The meaning of this rite is obvious. It is one that ushers us in into Easter. The Paschal candle, which is made of white wax, symbolizes Christ leading people out of the darkness of a sinful world into the light of redemption. The candle is marked with a cross, an alpha and an omega (the first and last letters of the Greek alphabet). This symbolizes that Jesus Christ has, and always will be with humanity, and is with humanity now.

Beloved, Christ is the light of Easter. The light reminds us of how the saving power of God overpowers the power of darkness. The light of Easter is the fulfillment of the promise of hope, through which Christ healed our infirmities and elevated our human nature. The sanctifying power of this light dispels all darkness, conquers evil and limitations in our path of life. Thus, Easter season is a fulfillment of hope. Easter brings to our awareness that God is present and admits our troubles, worries and hardships.

The light that Jesus promised to His followers is the light of peace, love, boldness, wisdom, knowledge, understanding, joy and patience. Without this light, we can do nothing, but in and through the light we are strengthened. We radiate peace and love, only when the light of Christ fills us with a peace, vision and joy which is not of this world, but one which the Light alone gives. We cannot break the barrier which divides races, tribes, nations and peoples, but the light of Christ unites all people in the all-embracing love of God. The light burns away our many fears, problems, limitations and darkness and sets us on a rock, to move like sons and daughters of God. This is the Great light of resurrection, which is the light of liberation and power.

Without this light we are powerless. You can be a real Christian only when the light has entered into the depth of your being. Jesus made this clear to His disciple when he said, “Do not leave Jerusalem, stay in the city until you are clothed with the light from on high (cf.Luke.24:49).” When they received the light, they moved forth and started proclaiming Christ. The Scripture recorded that many were healed, and thousands were converted (cf.Act.4:4).

There is so much fear in us. Fear of peoples, fear of places, fear of the unknown, fear of rejection, and fear of transcending beyond ourselves. The Lord is saying to us today, “Do not be afraid, it is I.” The sweat and tears of Jesus at the eve of our redemption was a sign of fear, but he took it up to His father in prayer and said, “It is not my will, but let your will be done (Matt.26:39).” Beloved, make your fear a part of your daily prayer. Jesus asked the Father for the light and He was strengthened. Also ask God for His light, and you shall be given.

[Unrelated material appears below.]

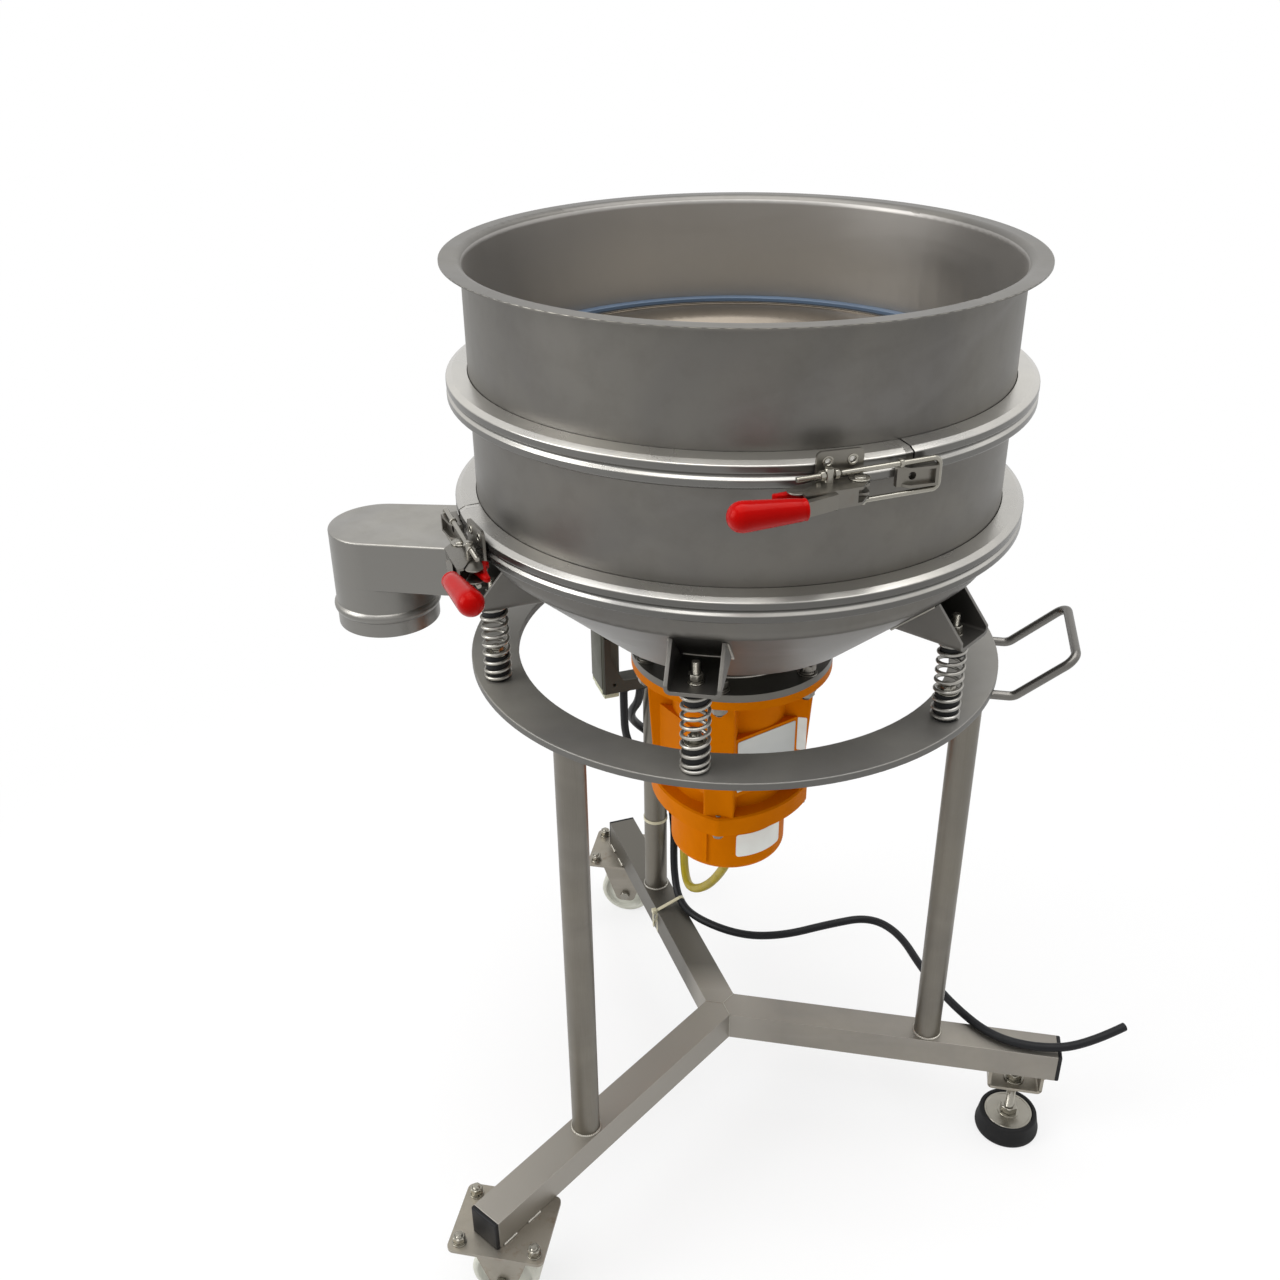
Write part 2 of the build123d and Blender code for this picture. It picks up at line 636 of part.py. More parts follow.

However, you cannot receive the light when you are living according to the dictates and desires of the flesh; hatred, unforgiveness, lust, pride, envy or gluttony. The light of God dwell’s in a pure heart. If you are depending on the light, you must daily submit your entire self to the will of God; constantly receiving the Holy Eucharist and the Sacrament of penance, of where the graces and mercies of God are consistently and unconditionally given to us so.

In this perilous age, God wants to use people as an instrument of peace, love, hope, pardon, faith, light and joy. He wants also to transform us, to make us Spirit-led militants, and Spirit-filled ambassadors, helping people through our thoughtwords and actions. The light is the truth and the joy of the risen Christ. It enables us to transform lives, transform nations and transform the world. Individually and as the Church we need to ask for the light. Hence, the Paschal light is the joy of Easter. Our Easter celebration cannot be complete, fulfilled and joyful without us giving the light of God a dwelling place in our heart.

And may the powerful light of His resurrection raise every insignificant areas of your life, liberate you from every evil chain, open doors of favour for you, and light-up your path to Salvation. This we ask through Christ our Lord, Amen, Alleluia! Alleluia!

I wish you a Joyful Easter and a Grace-filled New Month...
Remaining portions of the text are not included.